» Written request
Give the data again, word for word.

» Data block
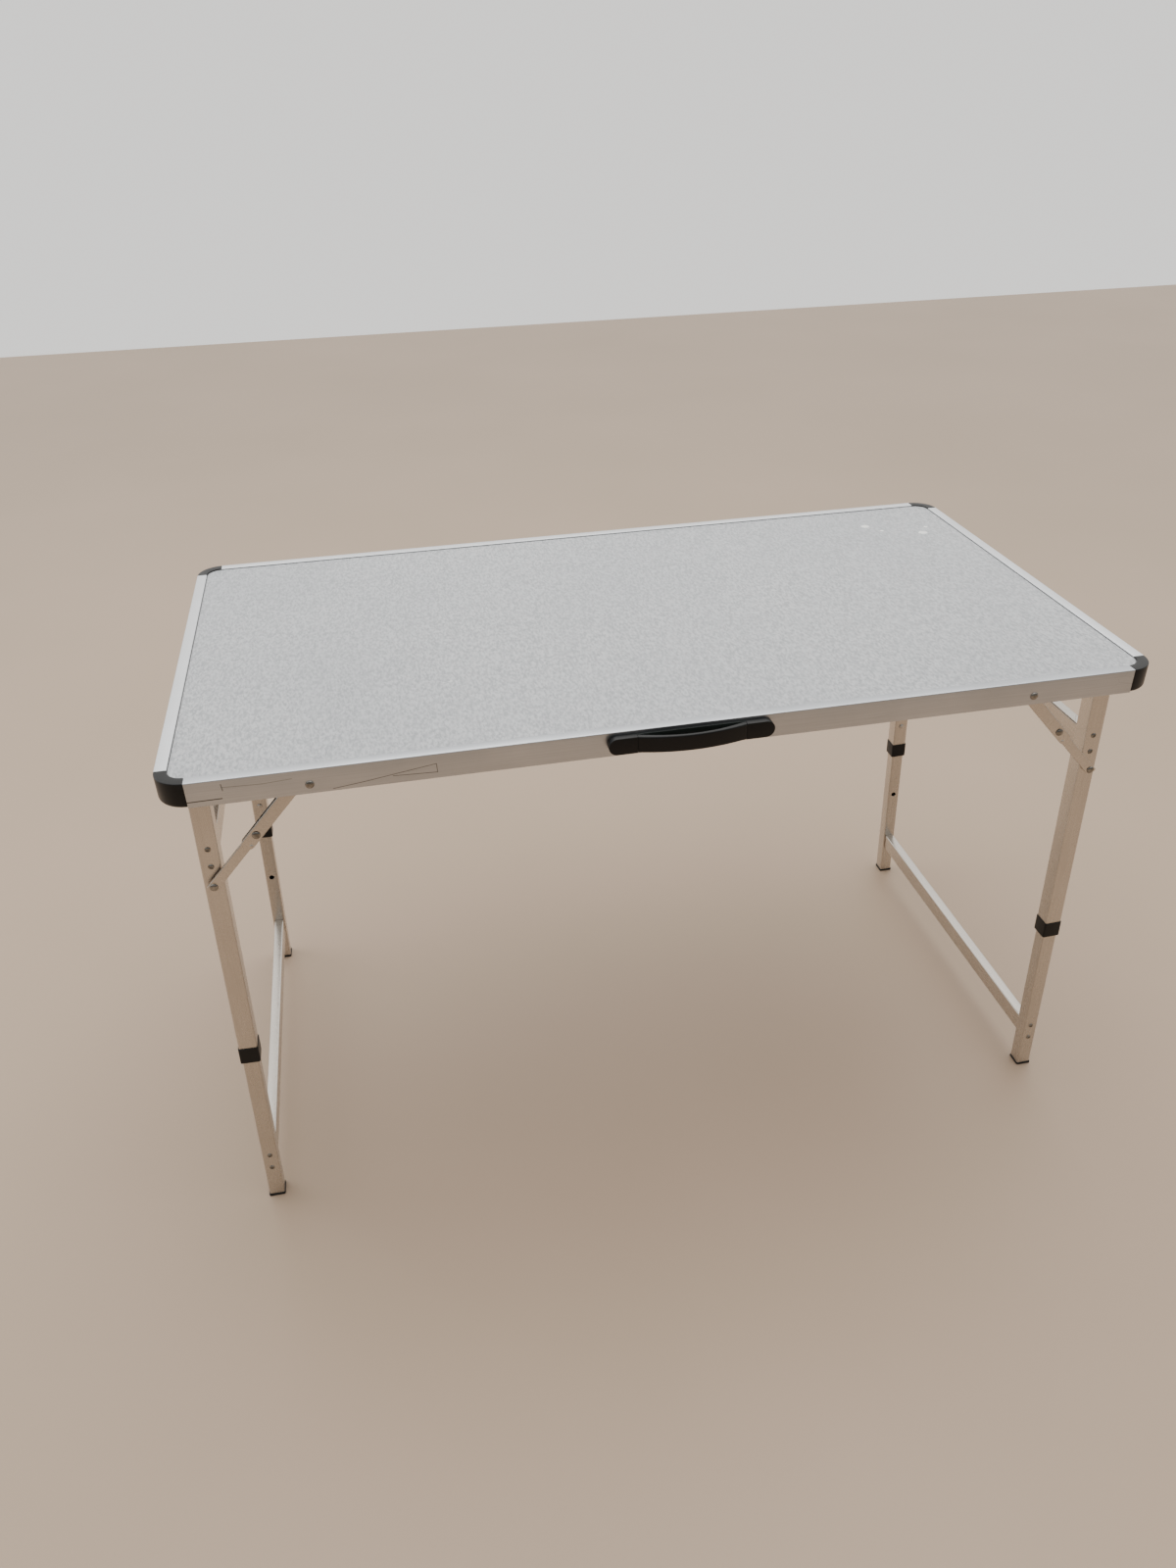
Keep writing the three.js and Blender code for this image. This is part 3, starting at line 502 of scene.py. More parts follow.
def turned(name, profile, place, outward, steps=40):
    """A profile of (radius, distance along Y) turned about an axis along Y. The profile starts
    and ends on the axis. outward is the direction along Y in which distance grows."""
    bm = bmesh.new()
    rows = []
    for radius, along in profile:
        y = outward * along
        if radius == 0:
            rows.append([bm.verts.new((0, y, 0))])
            continue
        angles = [2 * math.pi * step / steps for step in range(steps)]
        rows.append([bm.verts.new((radius * math.cos(a), y, radius * math.sin(a))) for a in angles])
    for low, high in zip(rows, rows[1:]):
        for i in range(steps):
            j = (i + 1) % steps
            corners = [low[i % len(low)], low[j % len(low)], high[j % len(high)], high[i % len(high)]]
            bm.faces.new(list(dict.fromkeys(corners)))
    bmesh.ops.translate(bm, verts=bm.verts, vec=place)
    return object_from(name, bm)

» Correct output
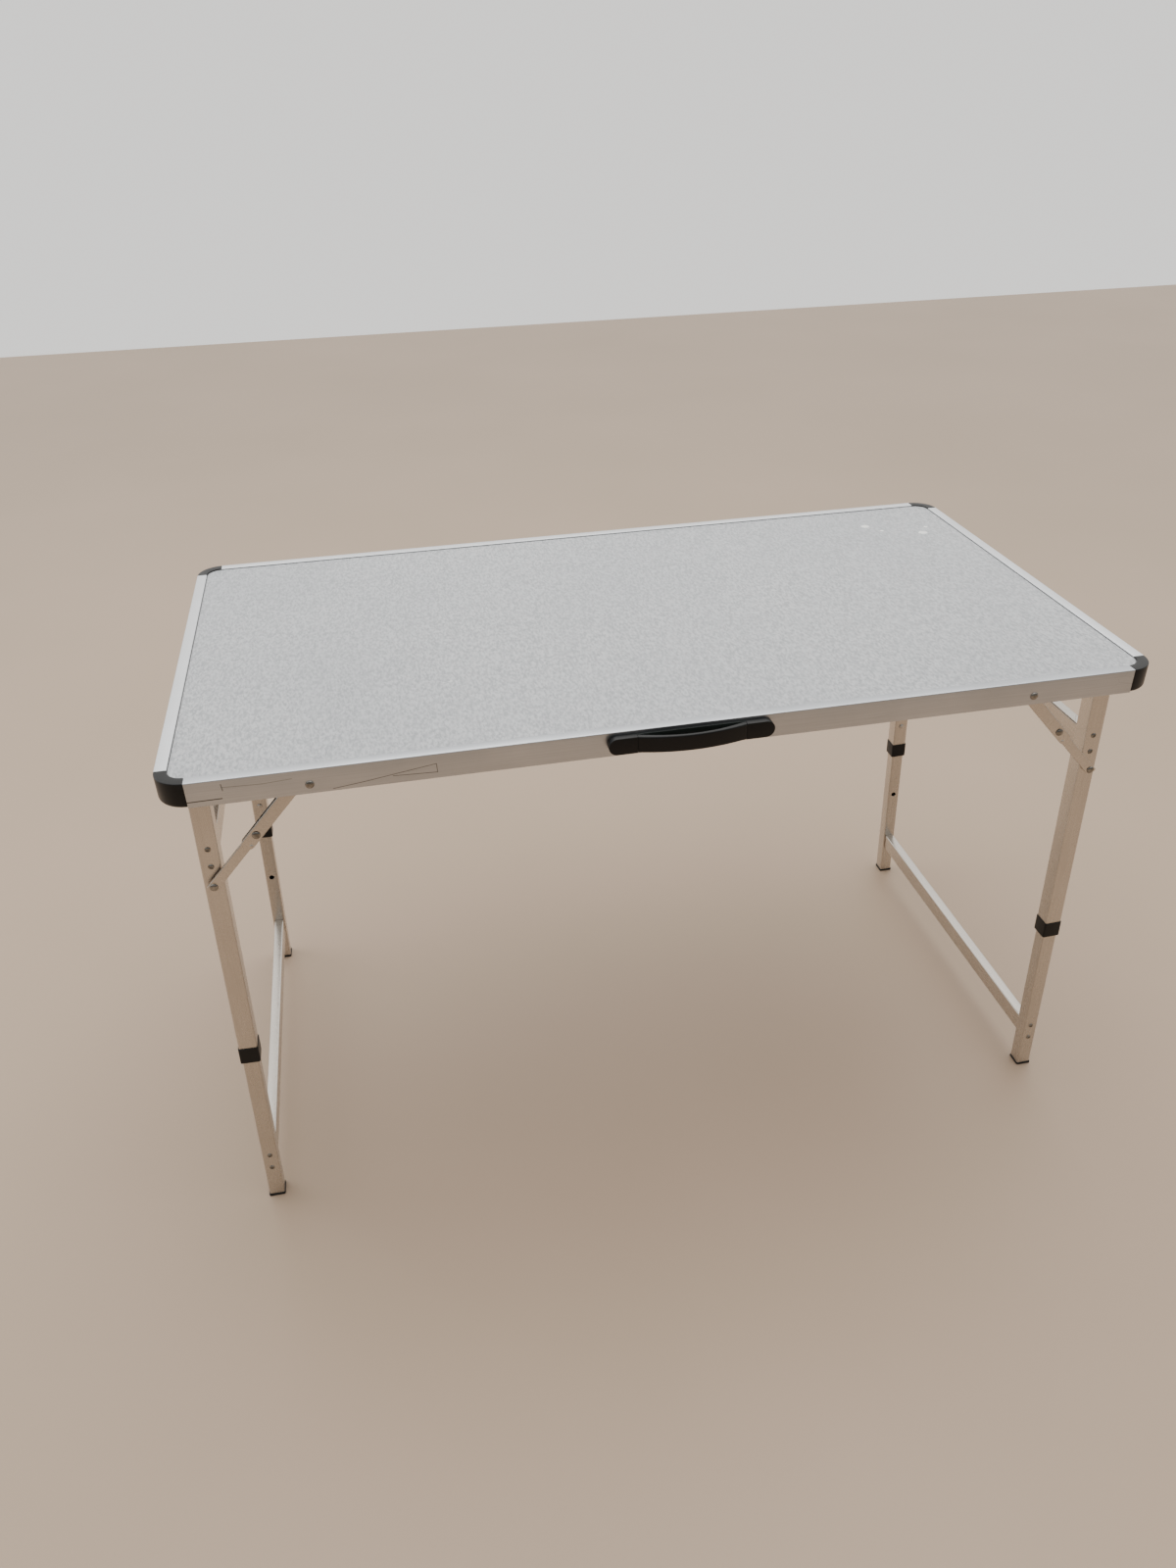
Keep writing the three.js and Blender code for this image. This is part 3, starting at line 502 of scene.py. More parts follow.
def turned(name, profile, place, outward, steps=40):
    """A profile of (radius, distance along Y) turned about an axis along Y. The profile starts
    and ends on the axis. outward is the direction along Y in which distance grows."""
    bm = bmesh.new()
    rows = []
    for radius, along in profile:
        y = outward * along
        if radius == 0:
            rows.append([bm.verts.new((0, y, 0))])
            continue
        angles = [2 * math.pi * step / steps for step in range(steps)]
        rows.append([bm.verts.new((radius * math.cos(a), y, radius * math.sin(a))) for a in angles])
    for low, high in zip(rows, rows[1:]):
        for i in range(steps):
            j = (i + 1) % steps
            corners = [low[i % len(low)], low[j % len(low)], high[j % len(high)], high[i % len(high)]]
            bm.faces.new(list(dict.fromkeys(corners)))
    bmesh.ops.translate(bm, verts=bm.verts, vec=place)
    return object_from(name, bm)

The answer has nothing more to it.